Maccot 2 - 8
Reading It Right
How misleading a cursory reading of a passage in the Torah can be is demonstrated by the Sage Ulla as he analyzes for us the passages (Devarim 25:1-3) which form the basis for a main topic of this mesechta.
Two litigants come before the court and are judged, the Torah tells us "and they exonerate the righteous one and convict the sinful one". Should the guilty one be deserving of lashes then the court is instructed to administer them.
Who is doing the exonerating and convicting? A superficial reading would lead us to assume that it is the judges mentioned at the beginning of that passage. And who is the righteous one and who the sinner? Again, a superficial reading would have us identify them as the two litigants mentioned at the outset of the chapter.
This reading, explains Ulla, makes no sense. Lashes apply only because someone is guilty of violating a Torah prohibition. What relationship is there between his guilt and the exoneration of the righteous party?

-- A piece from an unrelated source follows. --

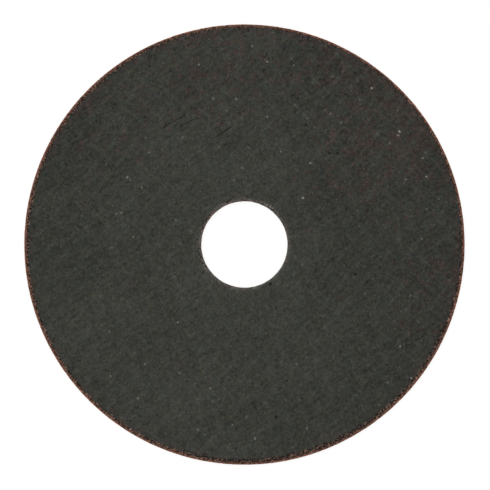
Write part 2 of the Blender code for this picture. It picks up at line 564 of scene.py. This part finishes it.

We are therefore compelled to understand these passages in an entirely different light. It is not the judges who are doing the exonerating and convicting but rather the witnesses who are testifying in regard to a defendants crime. First came false witnesses who incriminated an innocent man with their testimony. Then came other witnesses who completely nullified their testimony by testifying that they were together with them somewhere else at the time of the alleged crime and could not possibly be telling the truth. Since the Torah instructed us to believe this second set of witnesses the result is that the righteous, innocent defendant is exonerated and the false witnesses are convicted.
The standard punishment for witnesses thus exposed as liars is to suffer the penalty they wished to inflict with their testimony (Devarim 19:19). The passages Ulla deals with relate to situations where such tit-for-tat punishment is not applicable because of an exception made by the Torah (such as the two cases mentioned in the very first mishna). In such cases the Torah instructs us to punish the false witnesses with lashes.
Straight From the Mouth
Only the testimony of at least two witnesses is sufficient for conviction in the case of a capital crime. In stating this rule the Torah uses the expression "through the mouths of the witnesses" (Devarim 17:6). The mishna states that this teaches us that judges should hear the testimony directly from the witnesses and not through an interpreter.
It is for this very reason that Rabbi Yochanan lists (Mesechta Sanhedrin 17a) among the qualification of a judge that he be "conversant in all 70 languages," to eliminate the need for an interpreter.
Even though the above-mentioned requirement is written in regard to capital cases, it is evident from our gemara that our Sages saw it as something to look for in judges in financial cases as well. The story is told of two foreigners who came before the court of the Sage Rava who appointed an interpreter to assist him in understanding them. How could he do so, comes the challenge, when the mishna states otherwise? The answer given is that Rava understood the language of these foreigners and required the services of the interpreter only in his communication to them. Since this challenge is presented to Rava who was judging a monetary matter it is clear that the requirement of hearing directly from the witnesses applies to such cases as well.
Many commentaries understood that the two foreigners mentioned here were witnesses and therefore assume that there is no source for insisting that the judge hear the claims directly from the mouths of the litigants as well and not through an interpreter. Support for this approach can be seen in the fact that this expression of "mouths" appears in the Torah in regard to witnesses. Rambam (Hilchot Sanhedrin 21:8), however, extends the requirement to understanding the litigants as well. His position is based on his understanding that the two foreigners in the court of Rava were the litigants and not the witnesses as is indicated in the words "they came before Rava," a term applicable to litigants rather than witnesses.
For an explanation of why our courts today do rely on interpreters see Shulchan Aruch Chosen Mishpat 17:6 and the Pitchei Teshuva there.